La scène et la machine

Théo Arnulf

 

On savait la technologie transversale, absorbant images, sons et mouvements dans son « glacis » (P. Krajewski). On voyait les microprocesseurs infiltrer les sphères de l’art et s’imposer comme troisième membre dans la relation du spectateur à l’œuvre.

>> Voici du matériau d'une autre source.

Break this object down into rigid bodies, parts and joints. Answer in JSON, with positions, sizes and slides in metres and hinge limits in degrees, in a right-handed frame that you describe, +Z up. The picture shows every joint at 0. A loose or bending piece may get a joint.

Mais qu’en est-il du théâtre, art paradoxal à l’histoire technique riche où l’on trouve aussi bien une attention aux bouleversements contemporains que nombre de réfractaires à l’empire et l’emprise de la technologie sur le vivant ? D’un côté les scènes se sont élargies avec les écrans et autres dispositifs tandis que le processus de création s’est enrichi de nouvelles contraintes numériques. De l’autre la technologie se trouve au cœur d’une énigme qui voit des artistes de la scène produire des installations performatives. Un continuum spectaculaire apparait de la scène au centre d’art et réciproquement. Des phénomènes scéniques se démultiplient hors du cadre théâtral, en même temps que l’installation sous toutes ses formes – qu’elle soit une immersion, une visite sonore ou un musée vivant – entre au théâtre.
Qui sont les artistes derrière ces pratiques croisées ? Pourquoi de telles transactions, et quel est le rôle de la technologie ?

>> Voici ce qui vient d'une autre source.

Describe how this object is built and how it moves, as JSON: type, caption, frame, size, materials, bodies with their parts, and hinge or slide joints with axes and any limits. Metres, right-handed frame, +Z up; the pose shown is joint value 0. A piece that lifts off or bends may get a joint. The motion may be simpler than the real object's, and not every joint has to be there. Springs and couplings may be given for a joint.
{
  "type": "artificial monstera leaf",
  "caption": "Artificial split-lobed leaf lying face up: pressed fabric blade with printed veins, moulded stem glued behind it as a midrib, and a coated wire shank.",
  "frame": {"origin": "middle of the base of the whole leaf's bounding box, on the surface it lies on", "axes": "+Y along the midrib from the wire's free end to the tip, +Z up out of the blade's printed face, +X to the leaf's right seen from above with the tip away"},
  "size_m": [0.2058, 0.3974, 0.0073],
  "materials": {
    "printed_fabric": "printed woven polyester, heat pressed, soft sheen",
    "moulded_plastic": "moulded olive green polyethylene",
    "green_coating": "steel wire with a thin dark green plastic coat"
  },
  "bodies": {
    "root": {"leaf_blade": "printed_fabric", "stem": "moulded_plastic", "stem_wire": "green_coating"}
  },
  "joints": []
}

Qu’il s’agisse de manipulation des corps ou des manipulations scientifique sur l’infiniment petit, il se joue dans ces expérimentations tous les enjeux de la relation à l’altérité, la domination, l’ouverture ou l’obsession de l’identique. Ces machines au plateau ou au musée importent aussi pour leurs envers, ce qu’elles masquent ou signalent des enjeux écologiques, et les rares points de contact avec le vivant auquel tout semble les opposer.
Est-ce que les pratiques des théâtres contemporains sont le laboratoire de nouvelles relations aux choses et aux non humains?